The trap with daily content is that it reverses the hierarchy of what gets measured. Stephen Dubner built his reputation on asking questions that took time to answer, that required reporting, that forced a listener to sit with uncertainty before the reveal. Freakonomics Radio episodes were often structured like small investigations: a puzzle presented, a path of discovery, a conclusion that complicated rather than confirmed the initial assumption. That took weeks of work per episode.
Now Dubner is launching a daily show. Every single day, a new question. The math is immediately visible. If "Question of the Day" runs five days a week, that is 260 questions per year. Freakonomics Radio produces roughly 50 episodes annually. The reporting budget per question drops by a factor of five before you even account for the editorial overhead of maintaining two separate shows.

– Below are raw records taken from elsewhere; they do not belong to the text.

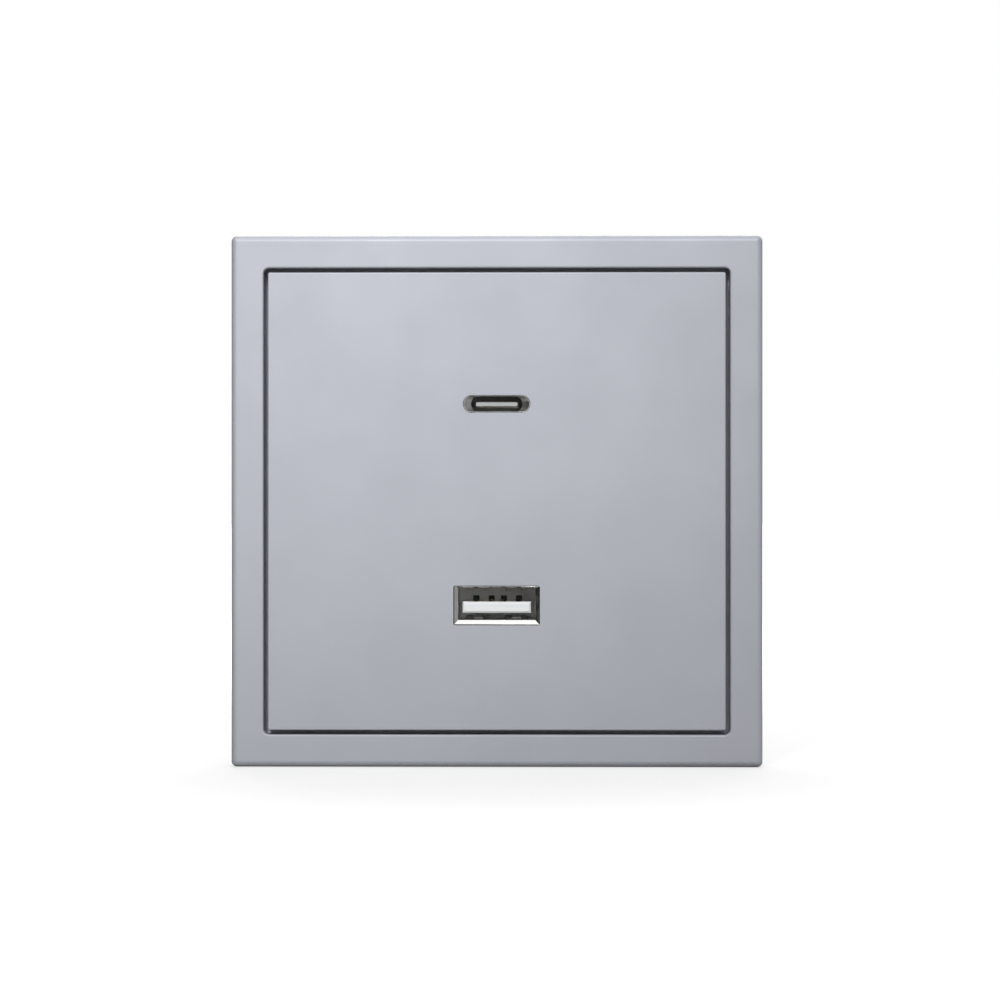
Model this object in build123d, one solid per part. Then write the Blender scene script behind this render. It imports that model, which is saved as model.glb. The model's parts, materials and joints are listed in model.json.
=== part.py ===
from build123d import *
import math
import os

# A flush wall socket with one USB-C and one USB-A charging port, for a square 86 mm wall box.
# The origin is on the wall plane, midway between the two fixing slots of the steel yoke.
# +Z is up, -Y points into the room and +X is to the right as seen from the room.
# Lengths are in millimetres. A name that ends in _y is a depth along Y.

# Trim: the outer frame and the cover that fills it
plate_side = 86.0
plate_depth = 9.0
plate_corner_radius = 0.5
plate_edge_radius = 0.55
border_width = 5.25
window_corner_radius = 0.9
window_edge_radius = 0.3
frame_face_thickness = 2.2
frame_skirt_thickness = 1.8
frame_return_thickness = 1.2
frame_rib_thickness = 1.0
frame_rib_pitch = 12.5
ledge_width = 3.2
ledge_thickness = 1.4
ledge_clearance = 0.2
reveal_gap = 0.7
cover_skin_thickness = 2.0
cover_skirt_thickness = 1.3
cover_skirt_clearance = 0.4
cover_corner_radius = 0.35
cover_edge_radius = 0.25
cover_rib_thickness = 1.0
cover_rib_depth = 0.9
cover_rib_share_x = 0.62
cover_rib_share_z = 0.82

# Snap hooks of the frame and of the cover
hook_width = 6.0
hook_thickness = 1.3
hook_barb = 0.7
hook_clearance = 0.2
hook_tip_depth = 1.5
hook_barb_land = 0.45
hook_tip_taper = 0.5
frame_hook_spread = 44.0
cover_clip_spread = 21.0
cover_clip_inset = 2.6

# Yoke: one folded steel sheet
sheet_thickness = 1.2
yoke_clearance = 1.2
yoke_height = 3.2
yoke_bend_radius = 0.6
yoke_corner_relief = 5.0
slot_spacing = 60.3
slot_width = 4.4
slot_length = 7.6
yoke_window_clearance = 0.3
bead_width = 3.0
bead_height = 0.5
bead_length = 21.0
bead_inset = 6.5

# Module housing: a front shell and a rear shell with the yoke held between them
neck_width = 48.0
neck_height = 54.0
neck_wall = 1.4
neck_corner_radius = 2.5
flange_thickness = 1.6
flange_side_lap = 1.8
flange_end_lap = 3.0
rear_wall = 1.5
rear_edge_chamfer = 1.1
shell_clearance = 0.1
module_depth = 26.1
lap_depth = 1.0
boss_radius = 2.8
boss_inset = 3.8
nose_radius = 2.1
column_wall = 1.3
well_depth = 12.8
board_post_radius = 1.5
post_spread = 36.4
post_heights = (-12.7, 12.0)
vent_width = 1.8
vent_length = 12.0
vent_pitch = 4.2
vent_count = 7
side_vent_count = 5
marking_field_width = 33.0
marking_field_height = 8.6
marking_field_depth = 0.5

# Self-tapping screws that close the housing
case_screw_core_radius = 1.15
case_screw_length = 13.5
case_screw_head_radius = 2.5
case_screw_head_height = 1.9
case_screw_head_chamfer = 0.55
case_screw_cross_length = 3.0
case_screw_cross_width = 0.6
case_screw_cross_depth = 1.1
case_screw_play = 0.05
case_screw_hole_radius = 1.6
case_screw_head_clearance = 0.35

# Port places on the cover, measured from its centre
usb_c_height = 15.75
usb_a_height = 16.85

# USB-C receptacle
c_opening_width = 8.34
c_opening_height = 2.56
c_shell_thickness = 0.3
c_aperture_width = 10.9
c_aperture_height = 2.85
c_skin_thickness = 0.9
c_mouth_recess = 0.2
c_mouth_gap = 0.08
c_mouth_edge = 0.08
c_flare_root_width = 9.3
c_collar_wall = 1.8
c_collar_gap = 0.1
c_tongue_width = 6.69
c_tongue_core = 0.6
c_tongue_corner = 0.18
c_tongue_recess = 0.8
c_root_width = 7.0
c_root_height = 1.0
c_root_recess = 3.6
c_base_depth = 6.0
c_contact_width = 0.25
c_contact_pitch = 0.5
c_contact_thickness = 0.05
c_contact_count = 12
c_contact_recess = 0.6

# USB-A receptacle
a_opening_width = 12.5
a_opening_height = 5.2
a_shell_thickness = 0.3
a_aperture_width = 14.0
a_aperture_height = 6.4
a_aperture_drop = 0.25
a_aperture_corner = 0.3
a_mouth_recess = 0.2
a_mouth_gap = 0.1
a_flare_depth = 0.75
a_flare_edge = 0.08
a_tongue_width = 11.1
a_tongue_thickness = 1.84
a_tongue_recess = 1.0
a_tongue_gap = 1.1
a_tongue_chamfer = 0.28
a_base_depth = 4.6
a_contact_places = (-3.5, -1.0, 1.0, 3.5)
a_contact_width = 1.0
a_contact_thickness = 0.25
a_contact_rise = 0.3
a_contact_bow_share = 0.3
a_groove_depth = 0.5
a_spring_places = (-3.1, 3.1)
a_spring_width = 3.6
a_spring_slit = 1.5
a_spring_length = 5.8
a_spring_rise = 4.0
a_spring_dip = 0.6
a_spring_root = 1.0
port_clearance = 0.15
tower_wall = 1.1
tower_gap = 0.2
shell_leg_width = 1.6
shell_leg_length = 2.2
board_hole_clearance = 0.15

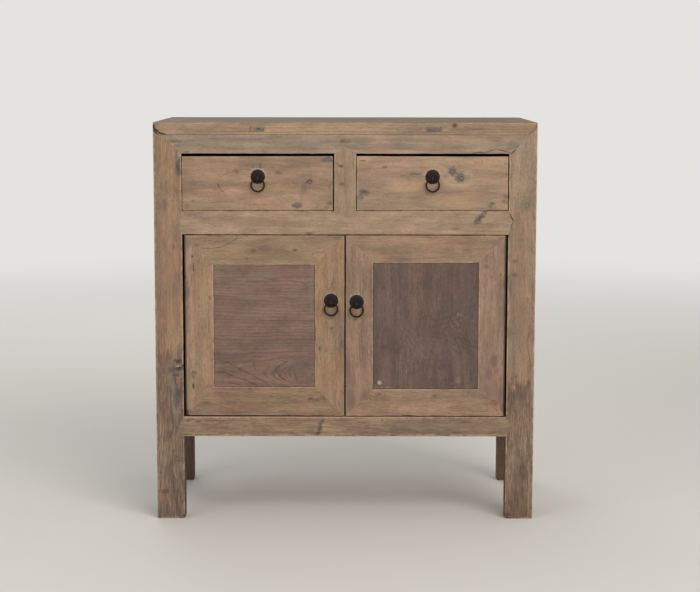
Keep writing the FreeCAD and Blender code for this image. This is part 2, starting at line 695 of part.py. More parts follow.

This is not a business criticism. It is a structural one. The podcast industry operates on a metric called "feed engagement". How often a listener opens the app, how many episodes they subscribe to, how consistently new content appears. A daily show generates five times the touchpoints of a weekly one. From a platform and advertiser perspective, daily is better. From a journalism perspective, daily is a constraint that actively works against the kind of work Dubner is known for.
Consider how Radiolab approached this problem in its early years. Jad Abumrad and Robert Krulwich produced episodes only when they had enough time to report them properly. They released on no schedule. Listeners waited. The show became appointment audio not because of frequency but because of reliability in quality. When daily podcast networks emerged. Gimlet, Wondery, iHeartMedia's shows — they solved the engagement problem by compartmentalizing: true-crime shows ran daily because they could be produced efficiently, while narrative investigations stayed long-form and occasional. Dubner is now collapsing that separation. He is betting that his brand recognition can survive the format pressure, that audiences will distinguish between a quick daily question and a deep-dive investigation because his name is on both.
That bet rests on a false premise about attention. Audiences do not segment their experience of a creator by show format. They experience a brand. If "Question of the Day" functions as a curiosity-driven content engine. Interesting questions asked quickly, answered quickly, moved on — then Dubner's brand becomes associated with that tempo. The slower Freakonomics Radio episodes will then feel like exceptions rather than the standard. Over time, the daily show becomes what people know him for. The reporting-intensive work becomes the side project.
This is not unique to Dubner. It is what happens when a reputation built on depth enters an industry optimized for velocity. The platform rewards frequency. The audience learns to expect the frequency. The creator, suddenly, is no longer the person who asks hard questions. They are the person who asks questions constantly. The quality threshold shifts downward, not because the creator wants it to. Because the system does not measure quality on a daily schedule. It measures whether you showed up.
The real question is whether Dubner is aware of this mechanism and has decided it is worth it, or whether he has accepted the promotional frame that a daily show is simply a natural extension of his existing work. If it is the former, that is a choice. If it is the latter, it is something else: a slow drift away from the thing that made him necessary in the first place.